- What you need to do: Give back the full material, exactly as it reads.

....................

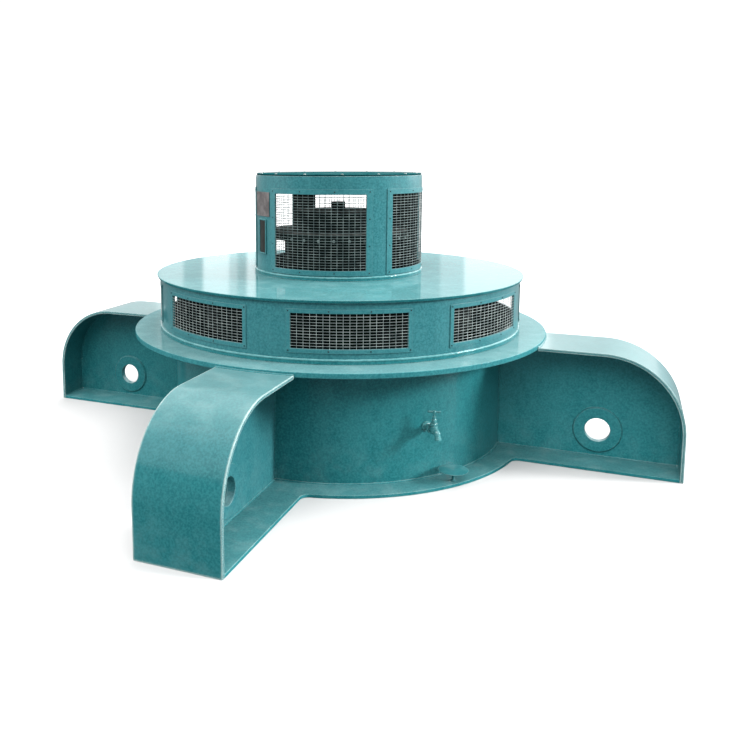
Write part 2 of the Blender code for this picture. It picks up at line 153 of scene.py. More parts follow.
# Brushed and sprayed machine enamel: colours are linear, sizes are in metres.
# The grey of settled dust and worn paint, also used for the painted sheen on upward faces
# and the painted highlight on edges.
dustWearAndSheen = (0.42, 0.50, 0.48, 1)
# In each look, film is the share of the upward faces' painted sheen and dust.
enamelLooks = {
    "tealEnamel": {
        "tint": (0.0170, 0.118, 0.130, 1), "shade": (0.0070, 0.092, 0.104, 1),
        "thin": (0.030, 0.200, 0.212, 1),
        "dustAmount": 0.08, "film": 0.115, "edgeWearAndHighlight": 0.45, "edgeWearAndHighlightReach": 0.004, "mottle": 0.48,
        "roughness": 0.26, "coat": 0.75, "coatRoughness": 0.10, "specular": 0.12,
        "peel": 0.00012, "dent": 0.0030,
    },
}

# Enamels that change a few values of an earlier one.
enamelChanges = {
    # Painted sheen: the frames carry more red and are lighter than the teal, for the whitish
    # sheen of the side light.
    "frameEnamel": ("tealEnamel", {
        "tint": (0.028, 0.128, 0.142, 1), "shade": (0.018, 0.108, 0.122, 1),
        "thin": (0.056, 0.212, 0.227, 1), "film": 0.105, "edgeWearAndHighlight": 0.08, "mottle": 0.36,
        "roughness": 0.30, "coat": 0.50, "dent": 0.0010}),
    # Painted highlight: the hoop beads get a much lighter enamel for the bright line of
    # light along their tops.
    "highlitBeadEnamel": ("tealEnamel", {
        "tint": (0.060, 0.205, 0.215, 1), "shade": (0.030, 0.152, 0.162, 1),
        "thin": (0.170, 0.345, 0.353, 1), "film": 0.08, "edgeWearAndHighlight": 0.0, "mottle": 0.20,
        "roughness": 0.22, "coat": 0.90, "coatRoughness": 0.05, "dent": 0.0}),
    # Painted light: the cock's enamel is much lighter than the teal, standing in for the
    # bright light on the tap's right side.
    "cockEnamel": ("tealEnamel", {
        "tint": (0.050, 0.200, 0.210, 1), "shade": (0.022, 0.140, 0.150, 1),
        "thin": (0.110, 0.330, 0.340, 1), "film": 0.08, "edgeWearAndHighlight": 0.08, "mottle": 0.12,
        "roughness": 0.10, "coat": 0.90, "coatRoughness": 0.05, "specular": 0.5,
        "peel": 0.00010, "dent": 0.0}),
    # Painted highlight: the arms get the strongest edge highlight and more film on their
    # tops.
    "armEnamel": ("tealEnamel", {
        "tint": (0.0160, 0.104, 0.115, 1), "shade": (0.0065, 0.084, 0.095, 1),
        "thin": (0.030, 0.180, 0.190, 1),
        "film": 0.145, "edgeWearAndHighlight": 0.80, "edgeWearAndHighlightReach": 0.014, "mottle": 0.38}),
    # Painted light: a lighter, redder copy of the teal for the web of arm 1, in place of the
    # light falling on it.
    "litWebEnamel": ("tealEnamel", {
        "tint": (0.023, 0.160, 0.176, 1), "shade": (0.0095, 0.122, 0.138, 1),
        "thin": (0.040, 0.250, 0.265, 1)}),
    # Painted sheen: the walls carry more red than the teal, for the whitish sheen of the
    # side light.
    "sheenWallEnamel": ("tealEnamel", {
        "tint": (0.027, 0.118, 0.132, 1), "shade": (0.014, 0.092, 0.106, 1),
        "thin": (0.046, 0.200, 0.214, 1)}),
    # Painted light: the flange enamel is lighter and redder than the teal, with more film,
    # for the light on its rim and top.
    "flangeEnamel": ("tealEnamel", {
        "tint": (0.025, 0.128, 0.141, 1), "shade": (0.013, 0.100, 0.113, 1),
        "thin": (0.045, 0.212, 0.225, 1), "film": 0.14, "coat": 0.34, "specular": 0.0}),
    "coverEnamel": ("tealEnamel", {
        "film": 0.09, "coat": 0.64, "coatRoughness": 0.06, "specular": 0.0}),
    "footEnamel": ("tealEnamel", {
        "tint": (0.017, 0.132, 0.145, 1), "shade": (0.007, 0.102, 0.115, 1),
        "dustAmount": 0.06, "film": 0.07, "roughness": 0.42, "coat": 0.22,
        "specular": 0.02}),
    # The lid is a much darker teal than the rest, matte and without clear coat.
    "lidEnamel": ("tealEnamel", {
        "tint": (0.006, 0.050, 0.055, 1), "shade": (0.003, 0.034, 0.038, 1),
        "thin": (0.012, 0.085, 0.090, 1),
        "film": 0.0, "edgeWearAndHighlight": 0.0, "coat": 0.0, "specular": 0.0}),
    # Painted light: the cap is lighter than the ledge, standing in for the light on its top
    # and the missing shadow below it.
    "capEnamel": ("cockEnamel", {
        "tint": (0.026, 0.145, 0.157, 1), "shade": (0.018, 0.108, 0.118, 1),
        "thin": (0.050, 0.230, 0.245, 1),
        "film": 0.0, "edgeWearAndHighlight": 0.25, "roughness": 0.16, "coat": 0.20, "specular": 0.0}),
}
for name, (base, changes) in enamelChanges.items():
    enamelLooks[name] = {**enamelLooks[base], **changes}

# Noise scales of the paint: a larger number is a finer pattern.
paintGrain = {"broad": 1.7, "dent": 2.6, "cloudy": 11.0, "medium": 42.0, "grit": 95.0,
              "stipple": 110.0, "peel": 210.0, "runs": (16.0, 16.0, 1.4)}
coatIndex = 1.22                              # how strongly the clear coat mirrors


def enamelFinish(name, look):
    material, recipe, shader, place = startFinish(name)
    height, tilt = heightAndTilt(recipe, place)
    broad = recipe.speckle(place, paintGrain["broad"], 3.0)
    cloudy = recipe.speckle(place, paintGrain["cloudy"], 4.0, 0.6)
    medium = recipe.speckle(place, paintGrain["medium"], 3.0, 0.6)
    stretched = recipe.node("ShaderNodeMapping", {}, {"Vector": place,
                            "Scale": paintGrain["runs"]}, "Vector")
    runs = recipe.speckle(stretched, 1.0, 3.0, 0.55)
    grit = recipe.speckle(place, paintGrain["grit"], 3.0, 0.7)
    dots = recipe.speckle(place, paintGrain["stipple"], 3.0, 0.65)

    upward = recipe.between(tilt, 0.60, 0.99)
    nearFloor = recipe.between(height, 0.30, 0.0)
    patches = recipe.between(cloudy, 0.42, 0.72)
    dusty = (upward * 0.75 + nearFloor * 0.5) * patches * look["dustAmount"]
    specks = recipe.between(grit, 0.66, 0.74) * (upward * 0.8 + 0.2) * look["dustAmount"]
    # Upward faces blend towards the dust colour: partly settled dust, partly a painted sheen
    # of the light from above.
    film = upward * (0.8 + broad * 0.4) * look["film"]

    mottled = recipe.between(broad * 0.25 + runs * 0.2 + cloudy * 0.25 + medium * 0.3,
                             0.38, 0.62)
    paint = recipe.blend(mottled, look["shade"], look["tint"])
    stipple = recipe.between(dots, 0.36, 0.66)
    paint = recipe.blend(stipple * look["mottle"], paint, look["thin"])
    # Edges blend towards the dust colour: partly worn paint, partly a painted highlight of
    # light catching the edges.
    if look["edgeWearAndHighlight"]:
        edges = cornerMask(recipe, look["edgeWearAndHighlightReach"]) * (0.5 + cloudy) * look["edgeWearAndHighlight"]
        paint = recipe.blend(edges, paint, dustWearAndSheen)
    # Painted shade: near black on the inner faces of the vent ring and the hood.
    inside = roomShadeMask(recipe, place, height)
    paint = recipe.blend(dusty + specks + film, paint, dustWearAndSheen)
    recipe.join(recipe.blend(inside, paint, rooms["paintedShade"]), shader.inputs["Base Color"])
    recipe.join(look["roughness"] + runs * 0.10 + dusty * 1.4 + specks * 1.2 + inside * 0.3,
                shader.inputs["Roughness"])
    recipe.join((look["coat"] - dusty * 1.8 - specks * 2.0) * (1 - inside),
                shader.inputs["Coat Weight"])
    shader.inputs["Coat Roughness"].default_value = look["coatRoughness"]
    shader.inputs["Specular IOR Level"].default_value = look["specular"]
    shader.inputs["Coat IOR"].default_value = coatIndex
    skin = recipe.bump(recipe.speckle(place, paintGrain["peel"], 1.0), look["peel"])
    if look["dent"]:
        dents = recipe.speckle(place, paintGrain["dent"], 1.0)
        skin = recipe.bump(dents, look["dent"], 1.0, skin)
    recipe.join(skin, shader.inputs["Normal"])
    return material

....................

- Complete answer:
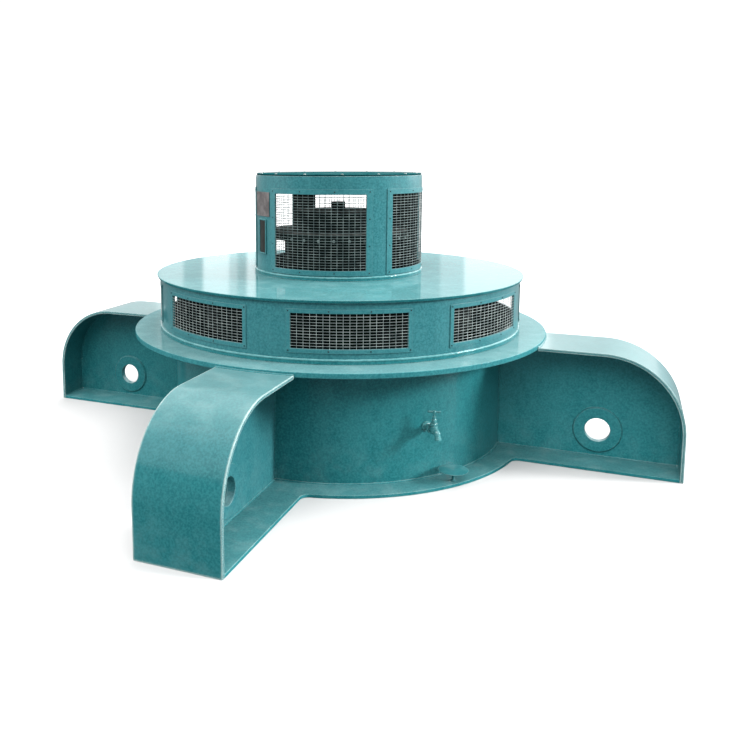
Write part 2 of the Blender code for this picture. It picks up at line 153 of scene.py. More parts follow.
# Brushed and sprayed machine enamel: colours are linear, sizes are in metres.
# The grey of settled dust and worn paint, also used for the painted sheen on upward faces
# and the painted highlight on edges.
dustWearAndSheen = (0.42, 0.50, 0.48, 1)
# In each look, film is the share of the upward faces' painted sheen and dust.
enamelLooks = {
    "tealEnamel": {
        "tint": (0.0170, 0.118, 0.130, 1), "shade": (0.0070, 0.092, 0.104, 1),
        "thin": (0.030, 0.200, 0.212, 1),
        "dustAmount": 0.08, "film": 0.115, "edgeWearAndHighlight": 0.45, "edgeWearAndHighlightReach": 0.004, "mottle": 0.48,
        "roughness": 0.26, "coat": 0.75, "coatRoughness": 0.10, "specular": 0.12,
        "peel": 0.00012, "dent": 0.0030,
    },
}

# Enamels that change a few values of an earlier one.
enamelChanges = {
    # Painted sheen: the frames carry more red and are lighter than the teal, for the whitish
    # sheen of the side light.
    "frameEnamel": ("tealEnamel", {
        "tint": (0.028, 0.128, 0.142, 1), "shade": (0.018, 0.108, 0.122, 1),
        "thin": (0.056, 0.212, 0.227, 1), "film": 0.105, "edgeWearAndHighlight": 0.08, "mottle": 0.36,
        "roughness": 0.30, "coat": 0.50, "dent": 0.0010}),
    # Painted highlight: the hoop beads get a much lighter enamel for the bright line of
    # light along their tops.
    "highlitBeadEnamel": ("tealEnamel", {
        "tint": (0.060, 0.205, 0.215, 1), "shade": (0.030, 0.152, 0.162, 1),
        "thin": (0.170, 0.345, 0.353, 1), "film": 0.08, "edgeWearAndHighlight": 0.0, "mottle": 0.20,
        "roughness": 0.22, "coat": 0.90, "coatRoughness": 0.05, "dent": 0.0}),
    # Painted light: the cock's enamel is much lighter than the teal, standing in for the
    # bright light on the tap's right side.
    "cockEnamel": ("tealEnamel", {
        "tint": (0.050, 0.200, 0.210, 1), "shade": (0.022, 0.140, 0.150, 1),
        "thin": (0.110, 0.330, 0.340, 1), "film": 0.08, "edgeWearAndHighlight": 0.08, "mottle": 0.12,
        "roughness": 0.10, "coat": 0.90, "coatRoughness": 0.05, "specular": 0.5,
        "peel": 0.00010, "dent": 0.0}),
    # Painted highlight: the arms get the strongest edge highlight and more film on their
    # tops.
    "armEnamel": ("tealEnamel", {
        "tint": (0.0160, 0.104, 0.115, 1), "shade": (0.0065, 0.084, 0.095, 1),
        "thin": (0.030, 0.180, 0.190, 1),
        "film": 0.145, "edgeWearAndHighlight": 0.80, "edgeWearAndHighlightReach": 0.014, "mottle": 0.38}),
    # Painted light: a lighter, redder copy of the teal for the web of arm 1, in place of the
    # light falling on it.
    "litWebEnamel": ("tealEnamel", {
        "tint": (0.023, 0.160, 0.176, 1), "shade": (0.0095, 0.122, 0.138, 1),
        "thin": (0.040, 0.250, 0.265, 1)}),
    # Painted sheen: the walls carry more red than the teal, for the whitish sheen of the
    # side light.
    "sheenWallEnamel": ("tealEnamel", {
        "tint": (0.027, 0.118, 0.132, 1), "shade": (0.014, 0.092, 0.106, 1),
        "thin": (0.046, 0.200, 0.214, 1)}),
    # Painted light: the flange enamel is lighter and redder than the teal, with more film,
    # for the light on its rim and top.
    "flangeEnamel": ("tealEnamel", {
        "tint": (0.025, 0.128, 0.141, 1), "shade": (0.013, 0.100, 0.113, 1),
        "thin": (0.045, 0.212, 0.225, 1), "film": 0.14, "coat": 0.34, "specular": 0.0}),
    "coverEnamel": ("tealEnamel", {
        "film": 0.09, "coat": 0.64, "coatRoughness": 0.06, "specular": 0.0}),
    "footEnamel": ("tealEnamel", {
        "tint": (0.017, 0.132, 0.145, 1), "shade": (0.007, 0.102, 0.115, 1),
        "dustAmount": 0.06, "film": 0.07, "roughness": 0.42, "coat": 0.22,
        "specular": 0.02}),
    # The lid is a much darker teal than the rest, matte and without clear coat.
    "lidEnamel": ("tealEnamel", {
        "tint": (0.006, 0.050, 0.055, 1), "shade": (0.003, 0.034, 0.038, 1),
        "thin": (0.012, 0.085, 0.090, 1),
        "film": 0.0, "edgeWearAndHighlight": 0.0, "coat": 0.0, "specular": 0.0}),
    # Painted light: the cap is lighter than the ledge, standing in for the light on its top
    # and the missing shadow below it.
    "capEnamel": ("cockEnamel", {
        "tint": (0.026, 0.145, 0.157, 1), "shade": (0.018, 0.108, 0.118, 1),
        "thin": (0.050, 0.230, 0.245, 1),
        "film": 0.0, "edgeWearAndHighlight": 0.25, "roughness": 0.16, "coat": 0.20, "specular": 0.0}),
}
for name, (base, changes) in enamelChanges.items():
    enamelLooks[name] = {**enamelLooks[base], **changes}

# Noise scales of the paint: a larger number is a finer pattern.
paintGrain = {"broad": 1.7, "dent": 2.6, "cloudy": 11.0, "medium": 42.0, "grit": 95.0,
              "stipple": 110.0, "peel": 210.0, "runs": (16.0, 16.0, 1.4)}
coatIndex = 1.22                              # how strongly the clear coat mirrors


def enamelFinish(name, look):
    material, recipe, shader, place = startFinish(name)
    height, tilt = heightAndTilt(recipe, place)
    broad = recipe.speckle(place, paintGrain["broad"], 3.0)
    cloudy = recipe.speckle(place, paintGrain["cloudy"], 4.0, 0.6)
    medium = recipe.speckle(place, paintGrain["medium"], 3.0, 0.6)
    stretched = recipe.node("ShaderNodeMapping", {}, {"Vector": place,
                            "Scale": paintGrain["runs"]}, "Vector")
    runs = recipe.speckle(stretched, 1.0, 3.0, 0.55)
    grit = recipe.speckle(place, paintGrain["grit"], 3.0, 0.7)
    dots = recipe.speckle(place, paintGrain["stipple"], 3.0, 0.65)

    upward = recipe.between(tilt, 0.60, 0.99)
    nearFloor = recipe.between(height, 0.30, 0.0)
    patches = recipe.between(cloudy, 0.42, 0.72)
    dusty = (upward * 0.75 + nearFloor * 0.5) * patches * look["dustAmount"]
    specks = recipe.between(grit, 0.66, 0.74) * (upward * 0.8 + 0.2) * look["dustAmount"]
    # Upward faces blend towards the dust colour: partly settled dust, partly a painted sheen
    # of the light from above.
    film = upward * (0.8 + broad * 0.4) * look["film"]

    mottled = recipe.between(broad * 0.25 + runs * 0.2 + cloudy * 0.25 + medium * 0.3,
                             0.38, 0.62)
    paint = recipe.blend(mottled, look["shade"], look["tint"])
    stipple = recipe.between(dots, 0.36, 0.66)
    paint = recipe.blend(stipple * look["mottle"], paint, look["thin"])
    # Edges blend towards the dust colour: partly worn paint, partly a painted highlight of
    # light catching the edges.
    if look["edgeWearAndHighlight"]:
        edges = cornerMask(recipe, look["edgeWearAndHighlightReach"]) * (0.5 + cloudy) * look["edgeWearAndHighlight"]
        paint = recipe.blend(edges, paint, dustWearAndSheen)
    # Painted shade: near black on the inner faces of the vent ring and the hood.
    inside = roomShadeMask(recipe, place, height)
    paint = recipe.blend(dusty + specks + film, paint, dustWearAndSheen)
    recipe.join(recipe.blend(inside, paint, rooms["paintedShade"]), shader.inputs["Base Color"])
    recipe.join(look["roughness"] + runs * 0.10 + dusty * 1.4 + specks * 1.2 + inside * 0.3,
                shader.inputs["Roughness"])
    recipe.join((look["coat"] - dusty * 1.8 - specks * 2.0) * (1 - inside),
                shader.inputs["Coat Weight"])
    shader.inputs["Coat Roughness"].default_value = look["coatRoughness"]
    shader.inputs["Specular IOR Level"].default_value = look["specular"]
    shader.inputs["Coat IOR"].default_value = coatIndex
    skin = recipe.bump(recipe.speckle(place, paintGrain["peel"], 1.0), look["peel"])
    if look["dent"]:
        dents = recipe.speckle(place, paintGrain["dent"], 1.0)
        skin = recipe.bump(dents, look["dent"], 1.0, skin)
    recipe.join(skin, shader.inputs["Normal"])
    return material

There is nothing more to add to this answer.